Pan Pac Forest Products
- Industry: Forestry, timber products
- Founded: 1971
- Headquarters: Whirinaki, Hawke's Bay, New Zealand
- Key people: Tony Clifford, managing director
- Owner: Oji Holdings
- Website: www.panpac.co.nz

= Pan Pac Forest Products Ltd =

Company in New Zealand

Pan Pac Forest Products Ltd is a forest products company based at Whirinaki, near Napier, New Zealand. The company includes forestry operations, manufacturing and sales of wood pulp and lumber products, employing approximately 360 staff. Originally majority-owned by a New Zealand company and producing mechanical pulp, it is now wholly owned by a Japanese company and producing thermo-mechanical pulp.

==Company==
Pan Pac was established by Carter Consolidated Ltd, an Auckland-based, family-controlled timber company that was founded in 1896, and a predecessor to Carter Holt Harvey. In 1967, the company started researching ways to utilise timber waste from its forestry and sawmill operations, which were largely around Auckland and the central North Island. They learnt of a strong demand in Japan for mechanical pulp and began to investigate producing it for export to Japan. It became apparent that to be economic a pulp mill would need to produce 400 tonnes a day, requiring more wood than the company could provide from waste. This meant that cutting rights to a forest were needed, and a sawmill would be required to process the millable timber.

When 320 million cubic feet of timber from the government-owned Kaingaroa Forest was offered for sale in 1969, Carter Consolidated bid for all of it. They won cutting rights to 220 million, the remaining 100 million going to Tasman Pulp and Paper.

A joint venture agreement was signed between Carter Consolidated Ltd, Oji Paper Company and Kokusaku Pulp on 3 May 1971, forming Carter Oji Kokusaku Pan Pacific Ltd.

Pan Pac was established as an international joint venture between Carter Consolidated (holding 60%) and the two Japanese partners (holding 40%). In 1991 Carter Holt Harvey sold their share in Panpac down to 10% to raise capital for cutting rights to Hawke's Bay forests. In March 1993, Carter Holt Harvey sold the last of their investment and Pan Pac became wholly Japanese owned, with 87% held by Oji Paper Company and 13% by Nippon Paper Industries Company Ltd. In 2007, Pan Pac became 100% Oji owned.

==Mill==
The mill was built in Hawke's Bay, rather than closer to Kaingaroa Forest, partly because it was expected that Hawke's Bay forests could later supply wood. Another factor was that Napier's port was the closest one to Kaingaroa Forest, being nearer than the Port of Tauranga. Whirinaki was selected as the site because it had the Esk River for a large water source. Construction began in 1971 and was completed 18 months later in March 1973 at a cost of $12 million. It was officially opened by Prime Minister Norman Kirk in June that year. The pulp mill had a capacity of 400 air dried tonnes (ADT) per day.

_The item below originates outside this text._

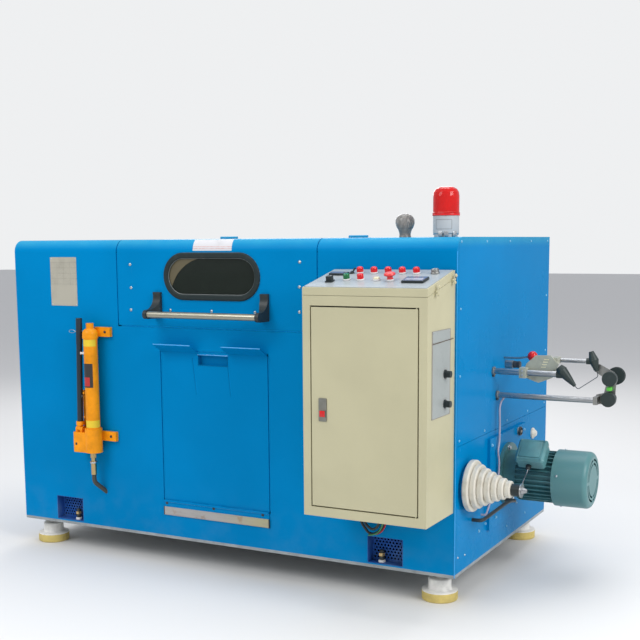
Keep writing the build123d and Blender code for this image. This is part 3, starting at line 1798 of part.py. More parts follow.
cabinet_cable_route = [
    (-371, -30, cabinet_bottom_height),
    (-371, -30, 184),
    (-329, -30, 136),
    (-290, -30, 150),
    (-267, -30, 196),
    (-267, -30, cabinet_bottom_height),
]
with BuildPart() as cabinet_cable:
    with BuildLine():
        tube_path(cable_points(cabinet_cable_route))
    with BuildSketch(Plane.XY.offset(cabinet_bottom)):
        with Locations((right_end + cabinet_cable_route[0][0], front + cabinet_cable_route[0][1])):
            Circle(cabinet_cable_radius)
    sweep()
save(cabinet_cable, "cabinet_cable")
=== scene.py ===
"""Looks of the wire bunching machine: paint, screws, panel devices, beacon, motor and feet."""

import math

import bmesh
import bpy
from mathutils import Matrix, Vector


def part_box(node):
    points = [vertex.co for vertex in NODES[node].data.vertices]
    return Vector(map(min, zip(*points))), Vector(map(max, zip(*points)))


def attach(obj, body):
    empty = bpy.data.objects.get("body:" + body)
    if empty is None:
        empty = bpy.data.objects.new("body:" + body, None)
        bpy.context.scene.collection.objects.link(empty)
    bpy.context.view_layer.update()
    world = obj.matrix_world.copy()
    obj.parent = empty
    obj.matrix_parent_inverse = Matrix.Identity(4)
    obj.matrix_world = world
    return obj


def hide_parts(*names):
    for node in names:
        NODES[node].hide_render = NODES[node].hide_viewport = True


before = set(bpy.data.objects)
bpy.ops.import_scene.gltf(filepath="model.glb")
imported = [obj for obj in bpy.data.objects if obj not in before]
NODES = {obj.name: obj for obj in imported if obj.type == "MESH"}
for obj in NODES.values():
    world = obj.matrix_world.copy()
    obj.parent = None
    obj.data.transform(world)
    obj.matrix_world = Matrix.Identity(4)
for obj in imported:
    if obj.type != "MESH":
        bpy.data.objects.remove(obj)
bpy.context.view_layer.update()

bl_info = {
    "name": "Wire bunching machine",
    "version": (1, 0, 0),
    "blender": (4, 5, 0),
    "location": "View3D > Sidebar > Machine",
    "description": "Dresses the packed wire bunching machine with paint, screws and fittings",
    "category": "Object",
}

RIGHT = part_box("right_upper_panel")[1].x
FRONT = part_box("front_walls")[0].y
FLOOR_OF_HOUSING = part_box("base_plate")[0].z
# The bend between the front and the top, in millimetres
BEND_RADIUS = 50
BEND_HEIGHT = 1200
# The motor's axis, in millimetres behind the front and over the base
MOTOR_Y = 560
MOTOR_Z = 295
# Heights above the floor between which the painted pale reflection on top of the housing fades in, in metres
TOP_REFLECTION_HEIGHTS = (1.318, 1.356)
FOOT_RADIUS = 0.068


def spot(x, y, z):
    """Place in metres, from millimetres right of the end face, behind the front, over the base."""
    return Vector((RIGHT + x / 1000, FRONT + y / 1000, FLOOR_OF_HOUSING + z / 1000))


def right_of(node):
    """Right face of a CAD node, in millimetres right of the end face."""
    return (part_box(node)[1].x - RIGHT) * 1000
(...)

Stage 2 development was undertaken 1974–1976 at a further cost of $12 million. It included a chip screening system, a new chipper and conveying, four refiners, dewatering machines, another flash drier and slab press, two bale presses and a wrapping system. This lifted production to 600–700 ADT per day.

In the early 1980s, market forces necessitated a change in product, and between 1981 and 1982 the mill was converted from mechanical pulp to thermo-mechanical pulp for a budget of $30 million. Five refiners were added, three chip pre-heaters and two chip washes. The initial refiners were converted to 'secondaries'.

A 36 MWth boiler was installed in 2002 and a new chipmill was built in 2009.

Today the pulpmill and sawmill are supported on-site by a chipmill, two boilers and a cogeneration plant.

==Production==
Pan Pac produces 220,000 tonnes of pulp annually, which is exported to Japan. Approximately 200,000 m^{3} of timber is produced annually.

==Cyclone Gabrielle==
On 14 February 2023, at around 4:30 - 5 am, the Pan Pac site was hit by Cyclone Gabrielle as water rushed from the Esk Valley and into Whirinaki. Managing Director Tony Clifford, said that the site would have many, many months of recovery.